The icing on the cake [or some may say fate] for my Grocery Store idea was pretty much sealed when about two weeks ago I was hired to be a Wine Steward for the grocer WINN-DIXIE [as covered in a recent blog post]. Grocery store wines some may ask? Welcome to my world 🙂

I have chosen the Chilean Los Vascos to be my first Grocery Store wine selection. Being completely honest I was first drawn to this wine in particular because of its SALE price. Secondly by the fact that it was from Chile and I love my South American wines. As I have started to research I am now also impressed by its pedigree:

Los Vascos one of Chile’s oldest wine estates is managed by Domaines Barons de Rothschild [Lafite], who began a comprehensive modernization and investment program in 1988. The 560 hectare vineyard is located in the Cañeten valley of the Colchagua province which offers a pre-phylloxera Bordeaux rootstock.

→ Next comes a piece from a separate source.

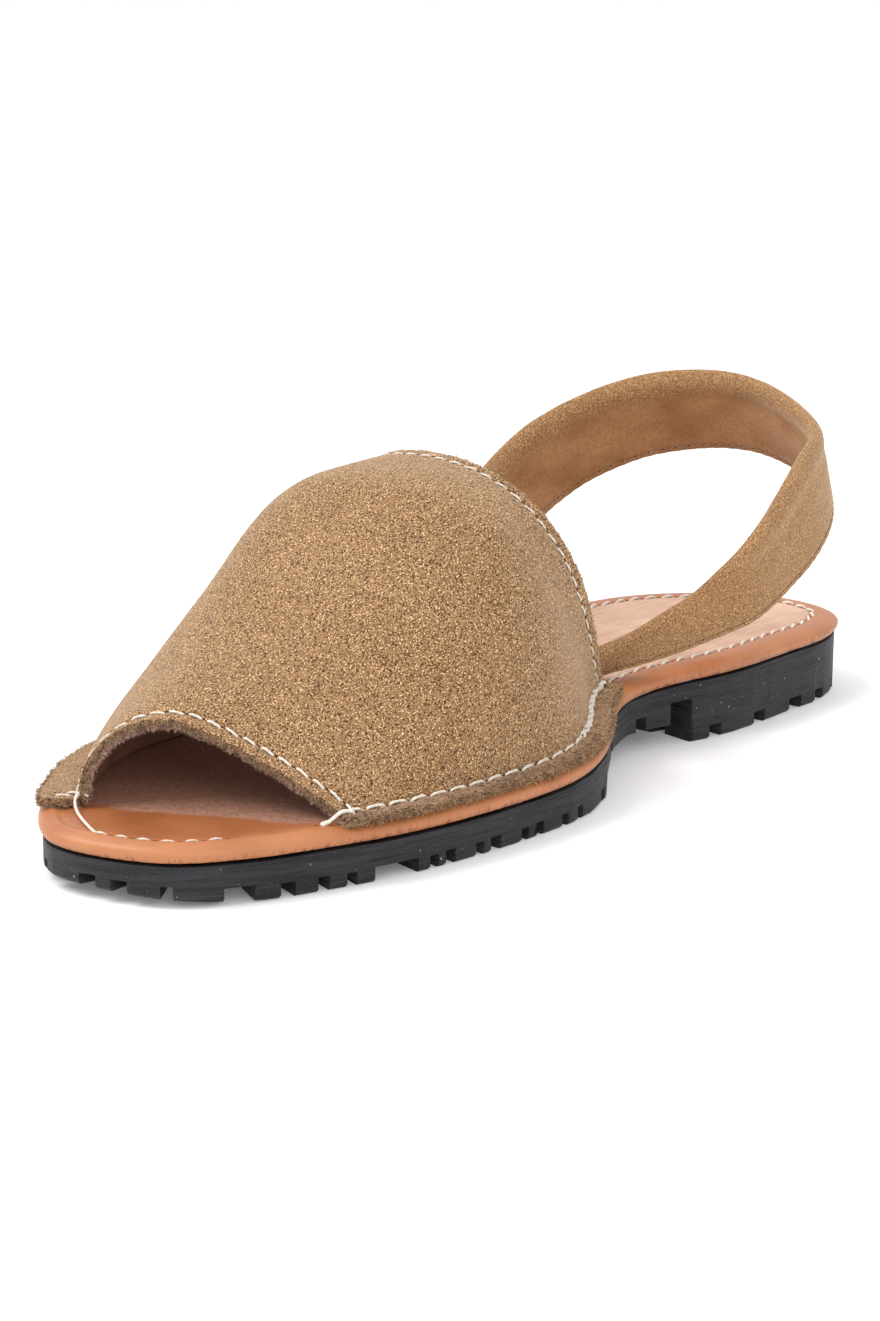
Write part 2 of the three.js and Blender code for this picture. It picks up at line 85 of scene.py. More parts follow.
class Signal:
    """A socket of a material, so that sums and masks are written as plain maths."""

    def __init__(self, socket):
        self.socket = socket

    def node(self, kind, settings, inputs, output=0):
        """Adds a node: its settings first, then its sockets' values or links."""
        tree = self.socket.id_data
        made = tree.nodes.new(kind)
        for name, value in settings.items():
            setattr(made, name, value)
        for name, value in inputs.items():
            if isinstance(value, Signal):
                tree.links.new(value.socket, made.inputs[name])
            else:
                made.inputs[name].default_value = value
        return Signal(made.outputs[output])

    def maths(self, operation, *values):
        return self.node("ShaderNodeMath", {"operation": operation}, dict(enumerate(values)))

    def __add__(self, other):
        return self.maths("ADD", self, other)

    def __sub__(self, other):
        return self.maths("SUBTRACT", self, other)

    def __rsub__(self, other):
        return self.maths("SUBTRACT", other, self)

    def __mul__(self, other):
        return self.maths("MULTIPLY", self, other)

    __radd__ = __add__
    __rmul__ = __mul__

    def between(self, low, high):
        """0 at low and 1 at high, with a smooth way between."""
        return self.node("ShaderNodeMapRange", {"interpolation_type": "SMOOTHSTEP"},
                         {"Value": self, "From Min": low, "From Max": high})

    def mottle(self, size, detail=2, stretch=(1, 1, 1)):
        """Noise with spots about size across, drawn out along each axis by stretch."""
        scale = [1 / (size * share) for share in stretch]
        placed = self.node("ShaderNodeMapping", {}, {"Vector": self, "Scale": scale})
        return placed.node("ShaderNodeTexNoise", {}, {"Vector": placed, "Scale": 1, "Detail": detail})

    def colour(self, low, high):
        """One colour where this is 0 and the other where it is 1."""
        low, high = (value if isinstance(value, Signal) else (*value, 1) for value in (low, high))
        return self.node("ShaderNodeMix", {"data_type": "RGBA"}, {0: self, 6: low, 7: high}, 2)

    def bump(self, distance, under=None):
        """A bump this high, over another bump if one is given."""
        inputs = {"Height": self, "Distance": distance, "Strength": 1}
        if under:
            inputs["Normal"] = under
        return self.node("ShaderNodeBump", {}, inputs)

    def feeds(self, shader, socket):
        self.socket.id_data.links.new(self.socket, shader.inputs[socket])


def new_material(name, **values):
    """A material, its shader with fixed values on their own sockets, and the place on the object."""
    material = bpy.data.materials.new(name)
    material.use_nodes = True
    shader = material.node_tree.nodes["Principled BSDF"]
    for socket, value in values.items():
        shader.inputs[socket.replace("_", " ")].default_value = value
    place = Signal(material.node_tree.nodes.new("ShaderNodeTexCoord").outputs["Object"])
    return material, shader, place


rubber, shader, place = new_material("rubber", Roughness=0.6, Specular_IOR_Level=0.36)
level_marks = place.mottle(0.5 * MM, 3, (28, 28, 1))
wide_marks = place.mottle(1.5 * MM, 2, (16, 16, 1))
rough_zone = place.mottle(16 * MM, 2).between(0.35, 0.6)
pores = place.mottle(0.4 * MM, 3)
specks = place.mottle(0.8 * MM, 0).between(0.84, 0.86)
cuts = (level_marks * 0.6 + wide_marks * 0.4).between(0.4, 0.6)
black = cuts.colour((0.0045, 0.0045, 0.006), (0.021, 0.021, 0.0255))
black = (pores.between(0.6, 0.75) * 0.5).colour(black, (0.075, 0.075, 0.085))
specks.colour(black, (0.3, 0.3, 0.3)).feeds(shader, "Base Color")
(level_marks * 0.35 + 0.38).feeds(shader, "Roughness")
marks = (level_marks * (rough_zone * 0.6 + 0.4) + wide_marks).bump(0.75 * MM)
pores.bump(0.2 * MM, marks).feeds(shader, "Normal")

outsole = copy_of("outsole", "outsole_rubber")
only(outsole)
bpy.ops.object.mode_set(mode="EDIT")
bpy.ops.mesh.select_all(action="SELECT")
bpy.ops.mesh.dissolve_limited(angle_limit=math.radians(1.5))
bpy.ops.object.mode_set(mode="OBJECT")
# Fine slots part some of the rim's lugs once more. Each row is a place near the rim, in millimetres.
FINE_SLOTS = [(-105, 25), (22, 47), (36, 47), (50, 45), (63, 44), (83, 39), (124, 6), (88, -41), (60, -43)]
SLOT = Vector((14, 2.4, 4.2)) * MM
SLOT_MIDDLE = 0.9 * MM  # above the tread
SIDE_HEIGHT = 6.5  # a height at which the sole's side is upright, in millimetres
rim_tree = BVHTree.FromObject(outsole, bpy.context.evaluated_depsgraph_get())
cutters = []
for x, y in FINE_SLOTS:
    spot, outwards = rim_tree.find_nearest(Vector((x, y, SIDE_HEIGHT)) * MM)[:2]
    inside = spot - outwards.normalized() * 2 * MM
    tread = rim_tree.ray_cast(Vector((inside.x, inside.y, -0.01)), Vector((0, 0, 1)))[0]
    bpy.ops.object.select_all(action="DESELECT")
    spot.z = tread.z + SLOT_MIDDLE
    turn = math.atan2(outwards.y, outwards.x)
    bpy.ops.mesh.primitive_cube_add(size=1, location=spot, rotation=(0, 0, turn))
    cutters.append(bpy.context.object)
    bpy.context.object.scale = SLOT
only(cutters[0])
for cutter in cutters:
    cutter.select_set(True)
bpy.ops.object.join()
bpy.ops.object.transform_apply(location=True, rotation=True, scale=True)
cutter = bpy.context.object
apply(outsole, "BOOLEAN", object=cutter, operation="DIFFERENCE", solver="EXACT")
bpy.data.objects.remove(cutter)
apply(outsole, "BEVEL", width=0.45 * MM, segments=2, limit_method="ANGLE", angle_limit=math.radians(40),
      use_clamp_overlap=True)
bpy.ops.object.shade_smooth_by_angle(angle=math.radians(32))
outsole.data.materials.append(rubber)
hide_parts("outsole")
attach(outsole, "root")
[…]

My notes: Color, a rich dark garnet. At opening and prior to officially decanting I detected a strong wood [oak] scent on the nose. Not overly strong but detectable up front with more dark fruit scents [plum, raisin] as it breathed. Interestingly enough as I describe the scent as “dark fruit” I also detected some strawberry on the nose so it may be more accurately described as a combination of both.  Also noticeable on the nose was a distinct earthy, terroir, barnyard aroma that faded and somehow turned to a guava/fig scent as the wine opened over 30 minutes. As we began to sip and let the wine sit in our mouth I was very impressed with its smoothness. No heat or burn from alcohol. That is something to be said for a young mass-produced wine.  On the palate I detected; the same fruits referenced on the nose with the addition of cherry and black pepper on the finish. The finish was solid but not overly lingering which balanced well with the overall smooth factor and drinkability of this wine.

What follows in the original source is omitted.